### OBJECTIVE
Print, exactly as they stand, the lines from the start of the listing to the line containing "wasm.setup();", inclusive.

### DATASET EXTRACT

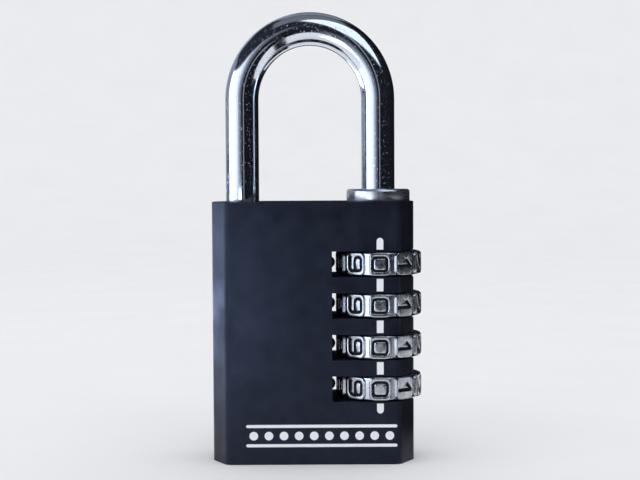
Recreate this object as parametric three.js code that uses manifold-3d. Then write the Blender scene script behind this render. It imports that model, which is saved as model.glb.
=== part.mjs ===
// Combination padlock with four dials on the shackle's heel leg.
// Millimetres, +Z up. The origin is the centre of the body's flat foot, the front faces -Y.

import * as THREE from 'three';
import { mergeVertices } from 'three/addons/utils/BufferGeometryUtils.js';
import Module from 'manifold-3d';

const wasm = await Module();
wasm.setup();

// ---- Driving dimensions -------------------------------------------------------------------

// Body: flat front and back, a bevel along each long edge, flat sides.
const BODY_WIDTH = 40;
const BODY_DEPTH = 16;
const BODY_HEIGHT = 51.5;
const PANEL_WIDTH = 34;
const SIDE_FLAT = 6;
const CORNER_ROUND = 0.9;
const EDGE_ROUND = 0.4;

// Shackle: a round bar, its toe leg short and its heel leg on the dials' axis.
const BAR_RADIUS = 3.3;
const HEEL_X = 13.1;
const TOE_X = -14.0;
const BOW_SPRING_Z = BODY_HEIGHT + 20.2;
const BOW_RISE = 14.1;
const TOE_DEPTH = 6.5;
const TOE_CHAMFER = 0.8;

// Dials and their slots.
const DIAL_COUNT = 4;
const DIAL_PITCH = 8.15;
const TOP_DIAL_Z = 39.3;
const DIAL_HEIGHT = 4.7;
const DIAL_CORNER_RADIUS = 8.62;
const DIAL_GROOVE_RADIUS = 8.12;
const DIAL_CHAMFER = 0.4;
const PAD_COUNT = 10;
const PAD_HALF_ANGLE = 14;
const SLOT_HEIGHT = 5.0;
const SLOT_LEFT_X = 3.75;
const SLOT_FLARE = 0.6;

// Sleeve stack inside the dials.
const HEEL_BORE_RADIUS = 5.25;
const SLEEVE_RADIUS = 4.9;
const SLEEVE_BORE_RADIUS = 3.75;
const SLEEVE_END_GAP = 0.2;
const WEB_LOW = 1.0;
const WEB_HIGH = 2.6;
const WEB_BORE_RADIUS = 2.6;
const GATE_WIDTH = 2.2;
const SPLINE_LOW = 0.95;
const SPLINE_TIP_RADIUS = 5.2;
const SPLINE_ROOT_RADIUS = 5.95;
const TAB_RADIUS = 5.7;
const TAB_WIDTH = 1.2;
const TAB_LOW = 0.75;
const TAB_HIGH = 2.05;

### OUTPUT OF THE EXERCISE
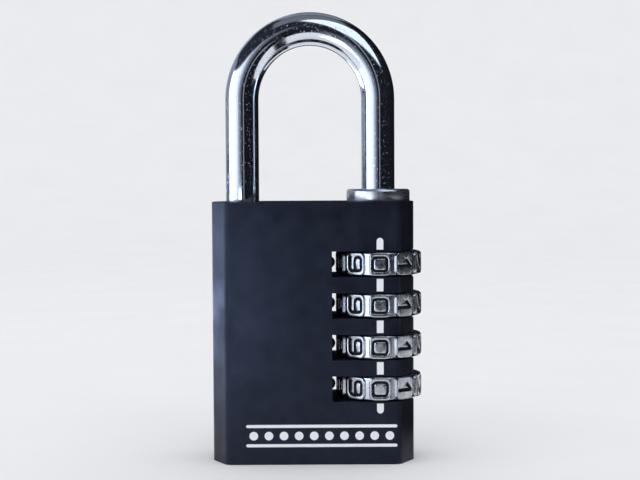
Recreate this object as parametric three.js code that uses manifold-3d. Then write the Blender scene script behind this render. It imports that model, which is saved as model.glb.
=== part.mjs ===
// Combination padlock with four dials on the shackle's heel leg.
// Millimetres, +Z up. The origin is the centre of the body's flat foot, the front faces -Y.

import * as THREE from 'three';
import { mergeVertices } from 'three/addons/utils/BufferGeometryUtils.js';
import Module from 'manifold-3d';

const wasm = await Module();
wasm.setup();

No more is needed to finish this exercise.